Here’s what you need to know to avoid these pesty plants, and if you can’t avoid them, at least you’ll know how to manage the effects.

Best way to avoid the plant: know what it looks like

Poison ivy has several identifying characteristics. Alone, some of these are shared with other plants, but put them all together and it’s going to be poison Ivy.

  • “Hairy” vines: if you see a vine crawling up a tree or fence, check to see if it’s covered in a bunch of little roots. If it is, stay away.
  • Three leaflets: two leaflets are paired together on the stem and are a-symmetrical. They look like little mittens with a notch on the outside. The other leaflet is symmetrical and has a longer stem.
  • Shiny: the leaflets tend to have a sheen due to the oil, urushiol, that covers it. This is the stuff that tricks your body into an allergic reaction. If they glisten, don’t touch.

Here’s an example of a “hairy” vine.

What not to do (DHHS)

  • Don’t touch it. Pretty obvious, but any leaf-to-skin contact can result in an allergic reaction.
  • Don’t touch stuff that touches it. Other people, animals and objects that rubbed up against the plant can have the oil on it.
  • DON’T BURN IT. The oil particles will get in the smoke. If inhaled, this could cause serious reactions in people’s lungs.

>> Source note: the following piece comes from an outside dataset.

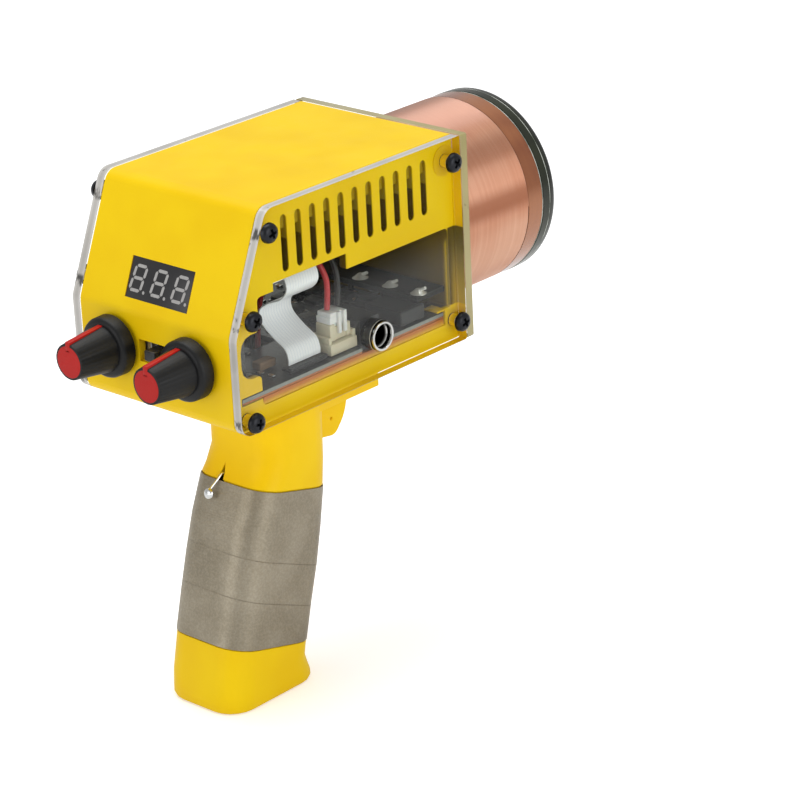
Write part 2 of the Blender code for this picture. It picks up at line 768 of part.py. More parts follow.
def make_housing():
    """The yellow moulded frame with its windows, vents, bosses and rails."""
    width = 2 * HOUSING_HALF
    through = width + 2 * OVERRUN
    outline = housing_corners(HOUSING_LENGTH)
    shell = slab("main_housing", rounded(outline), "YZ", 0, width, YELLOW)
    hollow = slab("housing_hollow", rounded(inset(outline, WALL)), "YZ", 0, width - 2 * WALL)
    window = slab("housing_windows", rounded(window_corners(), 3), "YZ", 0, through)
    slot_middle = (SLOT_BOTTOM + SLOT_TOP) / 2
    slot = [(SLOT_FIRST_Y + p.x, slot_middle + p.y)
            for p in stadium(SLOT_WIDTH, SLOT_TOP - SLOT_BOTTOM, SLOT_ARC_STEPS)]
    slots = slab("vent_slots", slot, "YZ", 0, through)
    row = slots.modifiers.new("row", "ARRAY")
    row.count = SLOT_COUNT
    row.use_relative_offset = False
    row.use_constant_offset = True
    row.constant_offset_displace = (SLOT_PITCH, 0, 0)
    cut(hollow, *boss_rods())
    cut(shell, hollow, window, slots)
    join(shell, *housing_inside())
    cut(shell, *housing_holes())
    return shell


def boss_rods():
    """Rods left standing in the hollow, which carry the panel screws inside the outline."""
    root = HOUSING_HALF - WALL / 2
    tip = HOUSING_HALF - BOSS_DEPTH
    made = []
    for side, label in ((1, "right"), (-1, "left")):
        ends = sorted((side * tip, side * root))
        for name, y, z in SCREW_PLACES:
            if name != "front_bottom":
                made.append(rod(f"boss_{name}_{label}", BOSS_RADIUS, (ends[0], y, z), (ends[1], y, z), "+X"))
    return made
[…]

Oh no, you got it on you. Now what?

Symptoms of the rash include:

  • Red rash within a few days of contact
  • Swelling
  • Itching
  • Possible bumps, patches, streaking or weeping blisters. NOTE: Blister fluids are not contagious

First Aid

On first exposure:

  • Wash immediately with poison plant wash, rubbing alcohol or degreasing soap (like dish soap)
  • Scrub under finger/toenails

If you get the rash:

  • Apply wet compresses, calamine lotion, or
    hydrocortisone cream to the skin to reduce itching and
    blistering. Oatmeal baths may relieve itching.
  • Local pharmacies have various drying sprays that have stronger effects than lotion, though they may cost more.
  • An antihistamine may help relieve itching. NOTE: Drowsiness may occur.
  • In severe cases or if the rash is on the face or genitals,
    seek professional medical attention.
  • Call 911 or go to a hospital emergency room if you have
    a severe allergic reaction, such as swelling or difficulty
    breathing, or have had a severe reaction in the past.